As they gaze at the statues and birthplace of Joseph Stalin in Gori, let the Georgian people remember that, whatever his crimes, he for nearly 30 years led the Soviet peoples, held them together and raised them from a backward nation of peasants to a mighty superpower.
The Soviet Union is no more, destroyed in a moment of madness that swept the world, but the march of history is inevitable. It must be re-established in a new format, learning from the mistakes of the past. Georgians can solve the problems in their republic by rejecting NATO and forging a new close alliance with the Russian Federation, with a view to establishing a democratic multi-party Socialist successor to the Soviet Union.
The peoples of Eastern, Central and indeed Western Europe may one day wish to join them if successful democratic Socialism can be established, sweeping away the corrupt ruling cliques.

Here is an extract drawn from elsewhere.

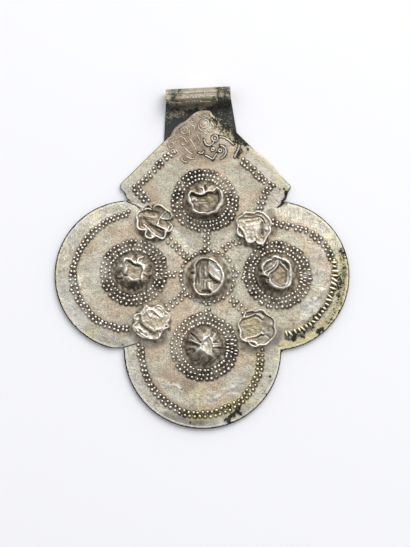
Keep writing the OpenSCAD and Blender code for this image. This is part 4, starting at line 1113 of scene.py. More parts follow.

A federation of Socialist states, ever voluntarily expanding like the EU as more states clamor to join. Perhaps one day a democratic Socialist Union encompassing the entire world, marching forward to the ultimate goal of Communism?
Is this just the last dream of an old man gone finally mad? If so, perhaps it couldn’t be any madder than the world I see around me in my old age!
Stalin stautes in Gori, Georgia (his birthplace)
do you know anything about the USSR? it was a dictatorship full of war mongering monsters. Although it did have “stile” it was a rubbish govorment! it sent its own population to labour camps and only the rich and powerful got a say in how the country was wrong. I can see where your coming from but the USSR was a empire that didn’t work. I am brittish and I love our empire and part of me want’s it back but we knew when it was the end. We gave the world democracy and a modern way of life. The USSR didn’t. it just wanted security.
May 14th, 2012 at 4:56 pmP.S Starlin was the devil. how can you even be a stalinist?